▶ LISTED RECORDS
┌──

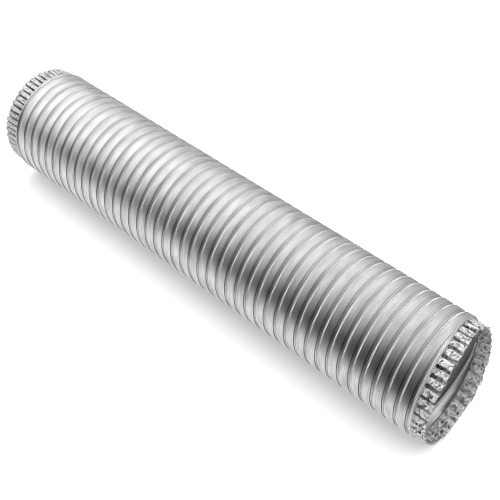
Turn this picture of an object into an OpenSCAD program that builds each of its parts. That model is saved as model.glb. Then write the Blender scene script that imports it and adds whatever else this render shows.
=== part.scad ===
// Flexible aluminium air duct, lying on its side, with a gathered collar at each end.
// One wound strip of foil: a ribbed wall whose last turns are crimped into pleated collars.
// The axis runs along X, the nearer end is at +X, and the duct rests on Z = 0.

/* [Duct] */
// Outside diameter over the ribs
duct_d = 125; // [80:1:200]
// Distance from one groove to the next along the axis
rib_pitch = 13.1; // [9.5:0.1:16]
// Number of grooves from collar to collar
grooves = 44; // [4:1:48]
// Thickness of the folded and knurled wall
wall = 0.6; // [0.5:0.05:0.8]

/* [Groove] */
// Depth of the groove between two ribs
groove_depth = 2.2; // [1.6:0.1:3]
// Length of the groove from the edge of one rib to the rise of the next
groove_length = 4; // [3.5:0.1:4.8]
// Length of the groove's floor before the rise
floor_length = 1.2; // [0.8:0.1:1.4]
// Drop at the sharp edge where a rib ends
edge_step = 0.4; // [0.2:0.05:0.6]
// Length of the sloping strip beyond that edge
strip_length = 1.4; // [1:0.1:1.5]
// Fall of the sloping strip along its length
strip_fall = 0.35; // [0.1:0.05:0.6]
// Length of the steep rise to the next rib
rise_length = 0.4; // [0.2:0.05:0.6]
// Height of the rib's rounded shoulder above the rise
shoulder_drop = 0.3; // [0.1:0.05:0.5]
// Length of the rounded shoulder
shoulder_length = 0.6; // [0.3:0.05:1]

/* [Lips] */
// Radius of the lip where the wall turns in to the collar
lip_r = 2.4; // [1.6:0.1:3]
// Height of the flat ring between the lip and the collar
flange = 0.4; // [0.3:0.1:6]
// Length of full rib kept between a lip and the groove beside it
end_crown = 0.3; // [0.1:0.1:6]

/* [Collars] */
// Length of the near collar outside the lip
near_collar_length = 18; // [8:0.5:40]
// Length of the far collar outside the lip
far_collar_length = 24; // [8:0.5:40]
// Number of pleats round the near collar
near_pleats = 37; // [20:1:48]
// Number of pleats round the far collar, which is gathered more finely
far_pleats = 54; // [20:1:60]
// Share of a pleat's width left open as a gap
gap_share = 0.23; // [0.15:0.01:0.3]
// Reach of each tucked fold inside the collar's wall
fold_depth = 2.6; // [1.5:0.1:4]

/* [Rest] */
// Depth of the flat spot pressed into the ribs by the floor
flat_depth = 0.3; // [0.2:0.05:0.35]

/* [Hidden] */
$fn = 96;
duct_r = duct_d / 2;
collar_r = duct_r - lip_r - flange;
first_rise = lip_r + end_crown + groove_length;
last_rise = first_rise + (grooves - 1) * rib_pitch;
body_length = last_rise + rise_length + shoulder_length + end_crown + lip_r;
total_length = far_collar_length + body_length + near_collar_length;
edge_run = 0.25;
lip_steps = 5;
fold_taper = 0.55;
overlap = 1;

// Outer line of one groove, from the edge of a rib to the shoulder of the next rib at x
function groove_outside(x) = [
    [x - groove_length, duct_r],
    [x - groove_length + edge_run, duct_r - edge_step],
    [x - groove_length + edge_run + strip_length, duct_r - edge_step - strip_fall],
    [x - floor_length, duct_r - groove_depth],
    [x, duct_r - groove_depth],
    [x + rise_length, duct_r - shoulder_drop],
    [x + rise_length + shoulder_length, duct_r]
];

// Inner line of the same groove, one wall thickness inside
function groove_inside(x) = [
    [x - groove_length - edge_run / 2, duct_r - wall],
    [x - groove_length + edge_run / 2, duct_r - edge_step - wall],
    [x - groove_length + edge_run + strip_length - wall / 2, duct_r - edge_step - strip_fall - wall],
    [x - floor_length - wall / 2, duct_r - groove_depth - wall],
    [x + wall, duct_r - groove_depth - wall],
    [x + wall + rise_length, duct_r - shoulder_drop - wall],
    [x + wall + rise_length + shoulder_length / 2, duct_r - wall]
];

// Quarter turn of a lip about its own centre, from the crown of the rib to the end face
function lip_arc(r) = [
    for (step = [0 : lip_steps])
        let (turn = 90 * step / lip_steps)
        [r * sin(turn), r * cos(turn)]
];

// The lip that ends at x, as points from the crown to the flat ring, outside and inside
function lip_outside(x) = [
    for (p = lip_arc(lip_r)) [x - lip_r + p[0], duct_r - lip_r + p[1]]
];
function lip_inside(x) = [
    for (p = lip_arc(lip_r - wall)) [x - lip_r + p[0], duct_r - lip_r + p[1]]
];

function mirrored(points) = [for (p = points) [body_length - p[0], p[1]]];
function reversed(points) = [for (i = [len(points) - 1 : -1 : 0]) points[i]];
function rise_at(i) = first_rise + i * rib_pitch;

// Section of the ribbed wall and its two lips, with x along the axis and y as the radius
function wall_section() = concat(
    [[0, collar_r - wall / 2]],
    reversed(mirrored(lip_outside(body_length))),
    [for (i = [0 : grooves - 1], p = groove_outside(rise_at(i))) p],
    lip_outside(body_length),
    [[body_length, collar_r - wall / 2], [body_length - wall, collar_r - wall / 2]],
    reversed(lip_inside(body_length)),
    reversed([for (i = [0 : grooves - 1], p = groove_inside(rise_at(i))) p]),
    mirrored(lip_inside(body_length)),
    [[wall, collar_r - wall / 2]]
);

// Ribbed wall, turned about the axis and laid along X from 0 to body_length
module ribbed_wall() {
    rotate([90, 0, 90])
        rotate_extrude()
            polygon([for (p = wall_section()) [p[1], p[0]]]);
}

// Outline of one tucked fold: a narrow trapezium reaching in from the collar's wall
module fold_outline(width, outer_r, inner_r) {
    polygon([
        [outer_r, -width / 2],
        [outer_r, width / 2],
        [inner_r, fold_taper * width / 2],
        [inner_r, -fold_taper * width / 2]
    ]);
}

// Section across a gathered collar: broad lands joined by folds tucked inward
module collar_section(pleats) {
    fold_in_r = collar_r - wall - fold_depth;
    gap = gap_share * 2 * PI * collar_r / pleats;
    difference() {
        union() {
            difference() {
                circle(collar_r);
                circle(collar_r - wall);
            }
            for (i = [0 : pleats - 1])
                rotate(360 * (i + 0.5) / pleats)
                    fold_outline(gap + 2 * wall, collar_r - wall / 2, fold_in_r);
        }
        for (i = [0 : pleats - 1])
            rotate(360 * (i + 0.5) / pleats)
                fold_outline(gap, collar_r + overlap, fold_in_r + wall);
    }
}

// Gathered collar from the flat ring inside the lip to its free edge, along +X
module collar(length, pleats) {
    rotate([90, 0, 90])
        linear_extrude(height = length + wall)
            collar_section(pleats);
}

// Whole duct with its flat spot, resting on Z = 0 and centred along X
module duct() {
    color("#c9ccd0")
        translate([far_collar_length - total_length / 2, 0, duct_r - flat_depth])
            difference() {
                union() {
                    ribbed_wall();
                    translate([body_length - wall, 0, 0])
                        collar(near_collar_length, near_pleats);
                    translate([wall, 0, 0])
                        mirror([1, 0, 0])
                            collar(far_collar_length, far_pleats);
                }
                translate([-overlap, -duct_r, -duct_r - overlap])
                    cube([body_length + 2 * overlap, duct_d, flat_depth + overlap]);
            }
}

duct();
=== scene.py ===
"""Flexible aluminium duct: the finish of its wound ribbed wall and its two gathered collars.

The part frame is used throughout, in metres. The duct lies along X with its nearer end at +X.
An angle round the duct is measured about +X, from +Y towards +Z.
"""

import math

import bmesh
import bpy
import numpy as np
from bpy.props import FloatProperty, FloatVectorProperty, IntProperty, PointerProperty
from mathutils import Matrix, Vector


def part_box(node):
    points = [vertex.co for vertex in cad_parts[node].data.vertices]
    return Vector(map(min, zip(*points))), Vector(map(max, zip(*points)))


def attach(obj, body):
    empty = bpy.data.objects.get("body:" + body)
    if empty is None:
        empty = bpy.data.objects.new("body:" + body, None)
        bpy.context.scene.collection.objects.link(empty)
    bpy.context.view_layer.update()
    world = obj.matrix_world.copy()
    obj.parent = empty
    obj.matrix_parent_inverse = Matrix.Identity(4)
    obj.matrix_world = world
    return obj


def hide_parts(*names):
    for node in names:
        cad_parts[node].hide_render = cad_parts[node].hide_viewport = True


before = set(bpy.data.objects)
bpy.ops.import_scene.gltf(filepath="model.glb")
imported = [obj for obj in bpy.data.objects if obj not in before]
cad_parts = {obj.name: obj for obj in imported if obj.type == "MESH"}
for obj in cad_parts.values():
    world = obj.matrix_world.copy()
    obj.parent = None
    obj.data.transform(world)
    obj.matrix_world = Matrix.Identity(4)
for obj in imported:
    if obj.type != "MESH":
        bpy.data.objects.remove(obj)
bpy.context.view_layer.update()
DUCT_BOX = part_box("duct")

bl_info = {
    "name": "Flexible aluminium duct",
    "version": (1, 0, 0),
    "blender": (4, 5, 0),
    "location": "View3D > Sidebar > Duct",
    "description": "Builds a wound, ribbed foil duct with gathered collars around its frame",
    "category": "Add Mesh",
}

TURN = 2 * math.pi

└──
┌──

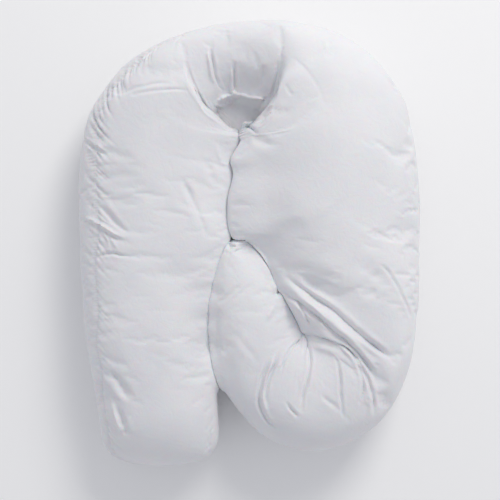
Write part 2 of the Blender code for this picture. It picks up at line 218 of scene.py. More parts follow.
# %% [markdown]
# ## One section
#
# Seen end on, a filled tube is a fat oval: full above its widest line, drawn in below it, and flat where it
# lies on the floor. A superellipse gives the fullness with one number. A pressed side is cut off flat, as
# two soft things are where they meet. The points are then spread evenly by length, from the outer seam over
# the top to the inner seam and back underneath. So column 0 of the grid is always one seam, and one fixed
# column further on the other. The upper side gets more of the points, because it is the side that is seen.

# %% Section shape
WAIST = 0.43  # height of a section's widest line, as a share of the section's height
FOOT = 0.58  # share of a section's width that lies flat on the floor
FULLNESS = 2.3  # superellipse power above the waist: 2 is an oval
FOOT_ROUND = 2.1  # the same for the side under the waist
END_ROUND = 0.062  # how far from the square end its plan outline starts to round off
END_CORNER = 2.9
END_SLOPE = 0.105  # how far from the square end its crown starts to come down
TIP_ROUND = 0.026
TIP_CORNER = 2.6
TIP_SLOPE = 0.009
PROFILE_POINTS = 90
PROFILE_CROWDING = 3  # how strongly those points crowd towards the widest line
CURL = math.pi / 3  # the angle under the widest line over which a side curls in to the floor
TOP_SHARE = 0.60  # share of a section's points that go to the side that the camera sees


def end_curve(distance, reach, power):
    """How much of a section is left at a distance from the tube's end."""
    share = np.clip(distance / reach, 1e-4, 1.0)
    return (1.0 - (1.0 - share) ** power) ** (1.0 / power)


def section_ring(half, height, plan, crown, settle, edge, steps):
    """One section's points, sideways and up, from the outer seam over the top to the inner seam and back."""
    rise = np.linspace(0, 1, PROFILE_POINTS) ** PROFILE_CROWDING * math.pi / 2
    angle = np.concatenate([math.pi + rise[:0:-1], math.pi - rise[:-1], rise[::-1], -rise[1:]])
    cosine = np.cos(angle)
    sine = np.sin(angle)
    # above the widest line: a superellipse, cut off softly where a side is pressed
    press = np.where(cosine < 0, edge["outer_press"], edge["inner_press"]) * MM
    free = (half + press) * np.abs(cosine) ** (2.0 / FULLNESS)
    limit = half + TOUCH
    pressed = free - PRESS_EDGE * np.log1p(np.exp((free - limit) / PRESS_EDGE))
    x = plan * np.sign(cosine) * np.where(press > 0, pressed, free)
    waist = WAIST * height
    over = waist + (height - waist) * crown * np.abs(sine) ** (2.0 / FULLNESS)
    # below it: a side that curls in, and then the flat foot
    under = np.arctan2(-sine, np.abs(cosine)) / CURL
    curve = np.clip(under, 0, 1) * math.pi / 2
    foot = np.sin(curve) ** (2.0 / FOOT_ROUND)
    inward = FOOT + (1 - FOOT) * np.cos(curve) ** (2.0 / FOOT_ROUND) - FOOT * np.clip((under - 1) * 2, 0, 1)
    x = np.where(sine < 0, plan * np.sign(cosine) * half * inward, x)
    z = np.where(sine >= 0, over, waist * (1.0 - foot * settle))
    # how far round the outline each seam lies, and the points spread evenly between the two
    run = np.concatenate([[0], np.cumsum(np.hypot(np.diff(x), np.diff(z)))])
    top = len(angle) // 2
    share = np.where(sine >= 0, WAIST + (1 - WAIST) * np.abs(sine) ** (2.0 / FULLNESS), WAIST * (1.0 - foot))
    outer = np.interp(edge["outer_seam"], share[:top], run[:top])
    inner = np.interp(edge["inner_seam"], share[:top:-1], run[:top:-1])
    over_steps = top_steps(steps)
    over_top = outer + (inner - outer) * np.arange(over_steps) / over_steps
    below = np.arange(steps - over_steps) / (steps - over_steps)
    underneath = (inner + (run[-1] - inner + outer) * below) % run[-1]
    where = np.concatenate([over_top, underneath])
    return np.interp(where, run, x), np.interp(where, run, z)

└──

▶ WORK TO COMPLETE
Going down the listing above, begin printing at the line with "centred along X" and finish with the line with "if empty is", exactly as they appear.

▶ RESULT OF THIS EXERCISE
// Whole duct with its flat spot, resting on Z = 0 and centred along X
module duct() {
    color("#c9ccd0")
        translate([far_collar_length - total_length / 2, 0, duct_r - flat_depth])
            difference() {
                union() {
                    ribbed_wall();
                    translate([body_length - wall, 0, 0])
                        collar(near_collar_length, near_pleats);
                    translate([wall, 0, 0])
                        mirror([1, 0, 0])
                            collar(far_collar_length, far_pleats);
                }
                translate([-overlap, -duct_r, -duct_r - overlap])
                    cube([body_length + 2 * overlap, duct_d, flat_depth + overlap]);
            }
}

duct();
=== scene.py ===
"""Flexible aluminium duct: the finish of its wound ribbed wall and its two gathered collars.

The part frame is used throughout, in metres. The duct lies along X with its nearer end at +X.
An angle round the duct is measured about +X, from +Y towards +Z.
"""

import math

import bmesh
import bpy
import numpy as np
from bpy.props import FloatProperty, FloatVectorProperty, IntProperty, PointerProperty
from mathutils import Matrix, Vector


def part_box(node):
    points = [vertex.co for vertex in cad_parts[node].data.vertices]
    return Vector(map(min, zip(*points))), Vector(map(max, zip(*points)))


def attach(obj, body):
    empty = bpy.data.objects.get("body:" + body)
    if empty is None:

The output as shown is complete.